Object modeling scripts
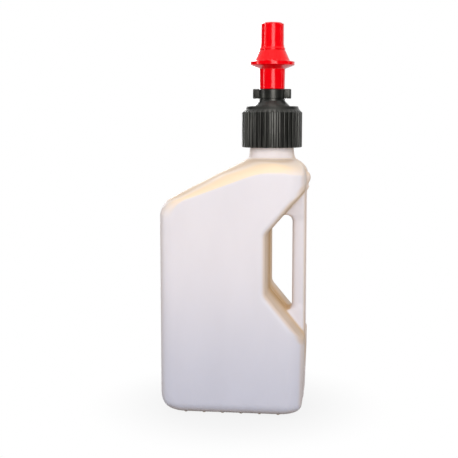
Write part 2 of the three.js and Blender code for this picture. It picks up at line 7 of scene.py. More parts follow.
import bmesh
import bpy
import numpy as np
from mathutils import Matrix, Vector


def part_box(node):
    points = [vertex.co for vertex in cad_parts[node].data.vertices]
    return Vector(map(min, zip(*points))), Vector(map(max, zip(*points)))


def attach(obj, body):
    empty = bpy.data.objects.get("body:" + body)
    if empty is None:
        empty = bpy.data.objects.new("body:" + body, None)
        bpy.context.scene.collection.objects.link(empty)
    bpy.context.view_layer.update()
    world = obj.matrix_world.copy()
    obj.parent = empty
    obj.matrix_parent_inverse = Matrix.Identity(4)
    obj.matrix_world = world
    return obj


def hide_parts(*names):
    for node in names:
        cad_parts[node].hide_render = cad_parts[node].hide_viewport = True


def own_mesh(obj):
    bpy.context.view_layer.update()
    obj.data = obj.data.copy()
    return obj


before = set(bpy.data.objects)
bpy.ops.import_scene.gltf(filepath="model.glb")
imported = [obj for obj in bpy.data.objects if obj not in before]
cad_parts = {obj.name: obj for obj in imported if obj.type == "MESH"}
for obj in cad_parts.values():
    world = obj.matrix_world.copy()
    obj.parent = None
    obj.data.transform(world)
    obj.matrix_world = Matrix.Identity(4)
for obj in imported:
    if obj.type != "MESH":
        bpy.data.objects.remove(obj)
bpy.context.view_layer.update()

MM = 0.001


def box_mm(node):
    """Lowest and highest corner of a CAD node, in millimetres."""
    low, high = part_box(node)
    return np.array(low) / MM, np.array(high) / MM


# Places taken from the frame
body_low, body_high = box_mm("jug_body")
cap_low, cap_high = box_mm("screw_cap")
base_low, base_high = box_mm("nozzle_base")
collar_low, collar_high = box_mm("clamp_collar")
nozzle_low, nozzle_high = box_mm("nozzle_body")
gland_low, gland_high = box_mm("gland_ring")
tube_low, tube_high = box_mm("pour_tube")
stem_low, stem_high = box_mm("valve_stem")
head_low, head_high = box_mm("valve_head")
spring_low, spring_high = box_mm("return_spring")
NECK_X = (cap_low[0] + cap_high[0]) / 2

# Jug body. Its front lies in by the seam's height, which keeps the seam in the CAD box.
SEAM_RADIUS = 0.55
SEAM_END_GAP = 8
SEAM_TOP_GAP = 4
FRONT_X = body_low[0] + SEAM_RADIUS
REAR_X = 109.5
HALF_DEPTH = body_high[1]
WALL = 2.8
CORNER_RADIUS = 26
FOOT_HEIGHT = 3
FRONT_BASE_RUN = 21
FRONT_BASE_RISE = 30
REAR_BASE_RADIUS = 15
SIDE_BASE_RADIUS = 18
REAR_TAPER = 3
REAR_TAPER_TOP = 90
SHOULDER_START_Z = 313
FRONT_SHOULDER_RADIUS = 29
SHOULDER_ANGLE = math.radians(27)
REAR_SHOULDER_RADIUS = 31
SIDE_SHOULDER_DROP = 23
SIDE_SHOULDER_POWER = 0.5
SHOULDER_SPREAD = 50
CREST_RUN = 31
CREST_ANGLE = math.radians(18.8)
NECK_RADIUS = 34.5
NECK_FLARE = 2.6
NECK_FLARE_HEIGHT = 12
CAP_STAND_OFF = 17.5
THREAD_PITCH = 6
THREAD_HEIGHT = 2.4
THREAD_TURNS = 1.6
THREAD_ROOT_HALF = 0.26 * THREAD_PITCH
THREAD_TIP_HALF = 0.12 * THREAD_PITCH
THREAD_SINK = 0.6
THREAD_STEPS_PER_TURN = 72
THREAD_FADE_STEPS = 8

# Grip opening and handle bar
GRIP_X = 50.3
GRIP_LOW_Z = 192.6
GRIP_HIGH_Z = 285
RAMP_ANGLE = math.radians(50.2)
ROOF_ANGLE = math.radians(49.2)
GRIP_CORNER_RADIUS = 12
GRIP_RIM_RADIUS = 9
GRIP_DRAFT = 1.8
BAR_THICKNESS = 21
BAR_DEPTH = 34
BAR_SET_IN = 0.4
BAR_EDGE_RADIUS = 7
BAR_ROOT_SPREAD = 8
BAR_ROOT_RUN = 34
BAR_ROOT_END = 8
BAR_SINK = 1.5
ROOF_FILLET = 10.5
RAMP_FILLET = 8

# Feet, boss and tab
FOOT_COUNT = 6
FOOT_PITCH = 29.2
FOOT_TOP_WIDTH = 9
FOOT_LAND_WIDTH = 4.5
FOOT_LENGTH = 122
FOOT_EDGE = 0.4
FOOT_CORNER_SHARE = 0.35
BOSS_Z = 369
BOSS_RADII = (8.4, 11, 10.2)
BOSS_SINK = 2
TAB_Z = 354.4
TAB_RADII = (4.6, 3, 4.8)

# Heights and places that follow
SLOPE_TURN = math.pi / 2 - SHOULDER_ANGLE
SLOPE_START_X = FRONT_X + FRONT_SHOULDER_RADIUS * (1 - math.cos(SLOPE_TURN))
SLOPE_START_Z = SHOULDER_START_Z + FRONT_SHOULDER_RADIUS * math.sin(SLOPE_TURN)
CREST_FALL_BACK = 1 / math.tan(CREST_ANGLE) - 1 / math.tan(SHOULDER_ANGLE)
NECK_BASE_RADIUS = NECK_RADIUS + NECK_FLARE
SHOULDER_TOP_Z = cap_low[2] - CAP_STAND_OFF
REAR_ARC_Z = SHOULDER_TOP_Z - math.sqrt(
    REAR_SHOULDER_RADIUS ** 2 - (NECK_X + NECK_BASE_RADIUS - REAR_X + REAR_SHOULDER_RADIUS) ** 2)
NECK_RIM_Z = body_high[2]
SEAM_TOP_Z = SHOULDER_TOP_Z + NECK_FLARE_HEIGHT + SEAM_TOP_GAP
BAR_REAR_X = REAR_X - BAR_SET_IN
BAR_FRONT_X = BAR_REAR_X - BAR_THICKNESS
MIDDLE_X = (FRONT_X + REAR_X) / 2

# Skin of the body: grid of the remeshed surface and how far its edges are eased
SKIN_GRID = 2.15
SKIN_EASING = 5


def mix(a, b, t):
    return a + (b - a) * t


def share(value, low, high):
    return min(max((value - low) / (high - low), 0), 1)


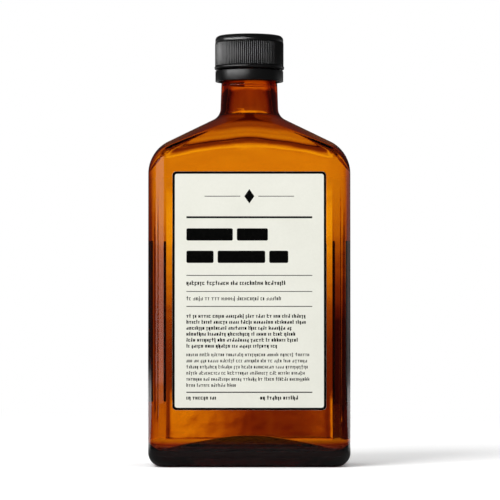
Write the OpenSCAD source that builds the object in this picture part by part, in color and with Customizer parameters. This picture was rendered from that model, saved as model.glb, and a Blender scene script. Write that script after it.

Stated problem: Repeat, word for word, the lines from the opening of the material through the line containing "return np.array(low) /".

Answer below:
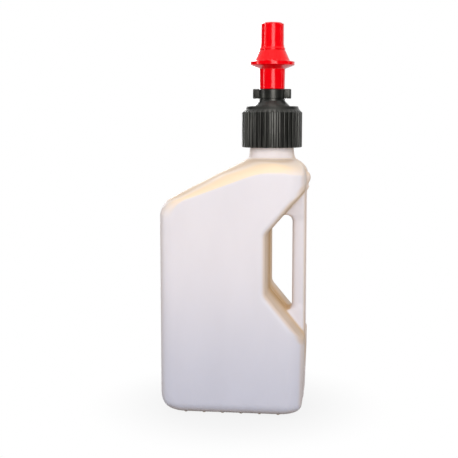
Write part 2 of the three.js and Blender code for this picture. It picks up at line 7 of scene.py. More parts follow.
import bmesh
import bpy
import numpy as np
from mathutils import Matrix, Vector


def part_box(node):
    points = [vertex.co for vertex in cad_parts[node].data.vertices]
    return Vector(map(min, zip(*points))), Vector(map(max, zip(*points)))


def attach(obj, body):
    empty = bpy.data.objects.get("body:" + body)
    if empty is None:
        empty = bpy.data.objects.new("body:" + body, None)
        bpy.context.scene.collection.objects.link(empty)
    bpy.context.view_layer.update()
    world = obj.matrix_world.copy()
    obj.parent = empty
    obj.matrix_parent_inverse = Matrix.Identity(4)
    obj.matrix_world = world
    return obj


def hide_parts(*names):
    for node in names:
        cad_parts[node].hide_render = cad_parts[node].hide_viewport = True


def own_mesh(obj):
    bpy.context.view_layer.update()
    obj.data = obj.data.copy()
    return obj


before = set(bpy.data.objects)
bpy.ops.import_scene.gltf(filepath="model.glb")
imported = [obj for obj in bpy.data.objects if obj not in before]
cad_parts = {obj.name: obj for obj in imported if obj.type == "MESH"}
for obj in cad_parts.values():
    world = obj.matrix_world.copy()
    obj.parent = None
    obj.data.transform(world)
    obj.matrix_world = Matrix.Identity(4)
for obj in imported:
    if obj.type != "MESH":
        bpy.data.objects.remove(obj)
bpy.context.view_layer.update()

MM = 0.001


def box_mm(node):
    """Lowest and highest corner of a CAD node, in millimetres."""
    low, high = part_box(node)
    return np.array(low) / MM, np.array(high) / MM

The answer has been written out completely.